The physical structure and porosity of the stationary phase also impact resolution. Materials with a high surface area and appropriate pore size can interact more effectively with solutes, leading to sharper peaks and higher resolution. Moreover, the stability and chemical inertness of the stationary phase material are essential to prevent any chemical interactions that might alter the solutes or lead to degradation of the stationary phase over time. Ultimately, the optimal choice of stationary phase material requires a thorough understanding of both the chemistry of the solutes and the physical characteristics of the stationary phase options.

Temperature plays a significant role in chromatographic separations by influencing the dynamics of solute interactions with the stationary phase. As temperature increases, the kinetic energy of the solute molecules also increases, which can lead to decreased adsorption to the stationary phase due to the molecules moving more rapidly and having less time to interact with the stationary phase. This results in shorter retention times for the solutes. Additionally, higher temperatures can affect the viscosity of the mobile phase, making it less viscous and allowing solutes to move through the column more easily. However, it's important to note that the effect of temperature is not uniform across all solutes; it can vary depending on the specific intermolecular forces at play. For example, solutes that primarily interact with the stationary phase through hydrogen bonding might be more affected by temperature changes than those interacting through weaker van der Waals forces. Careful control of temperature is therefore crucial in achieving consistent and reproducible chromatographic separations.

Adjusting the polarity of the mobile phase is a common and effective strategy to improve the separation of closely related compounds in chromatography. The principle behind this adjustment is based on the differing polarities of the compounds in question. If the mobile phase is made more polar, it will preferentially interact with the more polar compounds in the mixture, increasing their solubility in the mobile phase and causing them to elute faster from the column. Conversely, if the mobile phase is made less polar, less polar compounds will find it more compatible and will thus move more quickly through the column. This adjustment allows for a finer control over the retention times of the compounds, facilitating better separation. However, it's crucial to strike a balance; too drastic a change in the mobile phase polarity could lead to poor separation or even non-elution of some compounds. Therefore, incremental adjustments and careful experimentation are key in optimizing the mobile phase composition for the best separation of closely related compounds.

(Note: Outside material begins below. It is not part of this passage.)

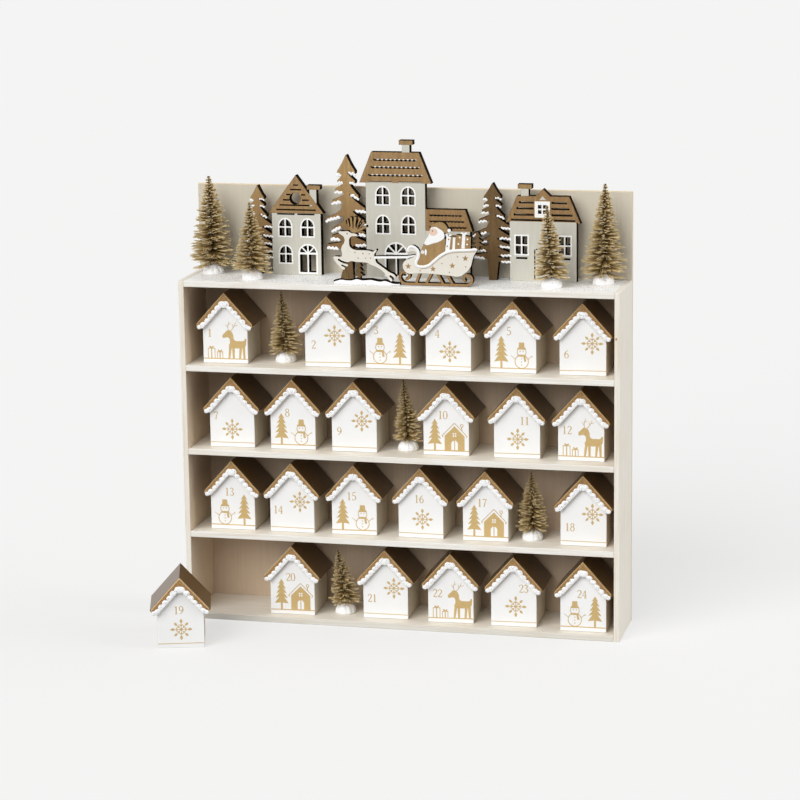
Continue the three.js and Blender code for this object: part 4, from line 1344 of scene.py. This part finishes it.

Isocratic and gradient elution are two techniques used in chromatography to manipulate the mobile phase composition over time, directly affecting solute interactions and separation efficiency. In isocratic elution, the composition of the mobile phase remains constant throughout the separation process. This simplicity makes isocratic elution straightforward and predictable, suitable for separating compounds with relatively similar affinities for the stationary phase. However, it may not provide sufficient resolution for mixtures with components that have widely varying intermolecular interactions with the stationary phase.

Gradient elution, on the other hand, involves gradually changing the mobile phase composition during the separation process. Typically, this involves transitioning from a less polar to a more polar solvent (or vice versa), which can help to tease apart compounds that have slight differences in their polarities or affinities for the stationary phase. Gradient elution can significantly improve the separation of complex mixtures by optimizing the mobile phase's interaction with each component at different stages of the run. This dynamic adjustment allows for a more tailored approach to separation, exploiting the unique intermolecular interactions of each solute to achieve higher resolution and more efficient separations.

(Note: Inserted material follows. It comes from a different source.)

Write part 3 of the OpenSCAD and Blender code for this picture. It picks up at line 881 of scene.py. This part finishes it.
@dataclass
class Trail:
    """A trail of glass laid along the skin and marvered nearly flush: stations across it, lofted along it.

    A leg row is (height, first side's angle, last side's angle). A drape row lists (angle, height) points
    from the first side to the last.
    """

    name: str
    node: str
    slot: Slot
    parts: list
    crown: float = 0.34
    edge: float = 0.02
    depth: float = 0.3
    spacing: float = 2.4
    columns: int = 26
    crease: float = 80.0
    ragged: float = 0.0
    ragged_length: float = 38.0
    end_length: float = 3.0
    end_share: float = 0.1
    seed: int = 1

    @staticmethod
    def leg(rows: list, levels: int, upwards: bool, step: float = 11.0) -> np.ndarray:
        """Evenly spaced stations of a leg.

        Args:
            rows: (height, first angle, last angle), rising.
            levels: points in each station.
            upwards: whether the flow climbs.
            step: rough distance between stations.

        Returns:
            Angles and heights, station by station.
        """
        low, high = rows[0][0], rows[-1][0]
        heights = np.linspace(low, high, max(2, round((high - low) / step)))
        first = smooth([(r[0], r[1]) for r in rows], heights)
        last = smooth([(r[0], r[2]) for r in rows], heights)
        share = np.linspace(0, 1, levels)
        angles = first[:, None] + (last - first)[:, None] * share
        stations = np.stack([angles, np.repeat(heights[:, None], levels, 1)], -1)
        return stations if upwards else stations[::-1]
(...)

Column length and diameter are crucial physical parameters that influence the effectiveness of chromatographic separations by affecting the interaction time between the solutes and the stationary phase, as well as the flow rate of the mobile phase. A longer column length provides a greater surface area for solute-stationary phase interactions, allowing for more opportunities for differential retention based on those interactions. This can lead to better separation and higher resolution, as solutes have more time to interact with and be separated by the stationary phase.

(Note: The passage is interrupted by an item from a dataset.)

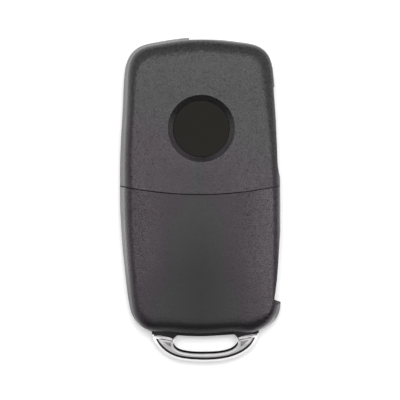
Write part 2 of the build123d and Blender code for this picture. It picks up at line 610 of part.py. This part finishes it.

Conversely, the column diameter impacts the flow rate and the amount of sample that can be loaded onto the column. A wider column can accommodate a larger sample volume, which is beneficial for preparative chromatography, but may reduce resolution due to dilution effects and longer diffusion paths. A narrower column, while limiting in terms of sample volume, can enhance resolution due to a more concentrated sample band and reduced diffusion distances, leading to sharper peaks.

Both column length and diameter must be optimized based on the specific requirements of the separation task, including the complexity of the mixture, the desired resolution, and the quantity of sample. Balancing these factors is key to exploiting intermolecular interactions effectively for optimal chromatographic separation.

Practice Questions

Explain how the partition coefficient (K) of a solute affects its retention time in a chromatographic system. Include the impact of a high versus a low K value on the solute's migration through the system.

The partition coefficient (K) of a solute is a measure of its distribution between the stationary and mobile phases in a chromatographic system. A high K value indicates a greater affinity of the solute for the stationary phase, leading to increased adsorption and longer retention time. Conversely, a low K value suggests that the solute prefers the mobile phase, resulting in less adsorption to the stationary phase and a shorter retention time. Thus, solutes with high K values move more slowly through the chromatographic system due to stronger intermolecular interactions with the stationary phase, while those with low K values migrate faster, spending more time in the mobile phase.

In a chromatography experiment aimed at separating a mixture of two organic compounds, one being highly polar and the other nonpolar, which type of stationary phase would be most effective for achieving optimal separation, and why?

The most effective stationary phase for separating a highly polar compound from a nonpolar one would be a polar stationary phase. This is because polar-polar interactions between the polar compound and the polar stationary phase would lead to greater adsorption and retention of the polar compound, whereas the nonpolar compound would have weaker interactions and thus elute faster. The difference in retention times between the polar and nonpolar compounds would facilitate their separation. This principle leverages the concept of "like dissolves like," where polar substances preferentially interact with other polar substances, allowing for effective separation based on polarity.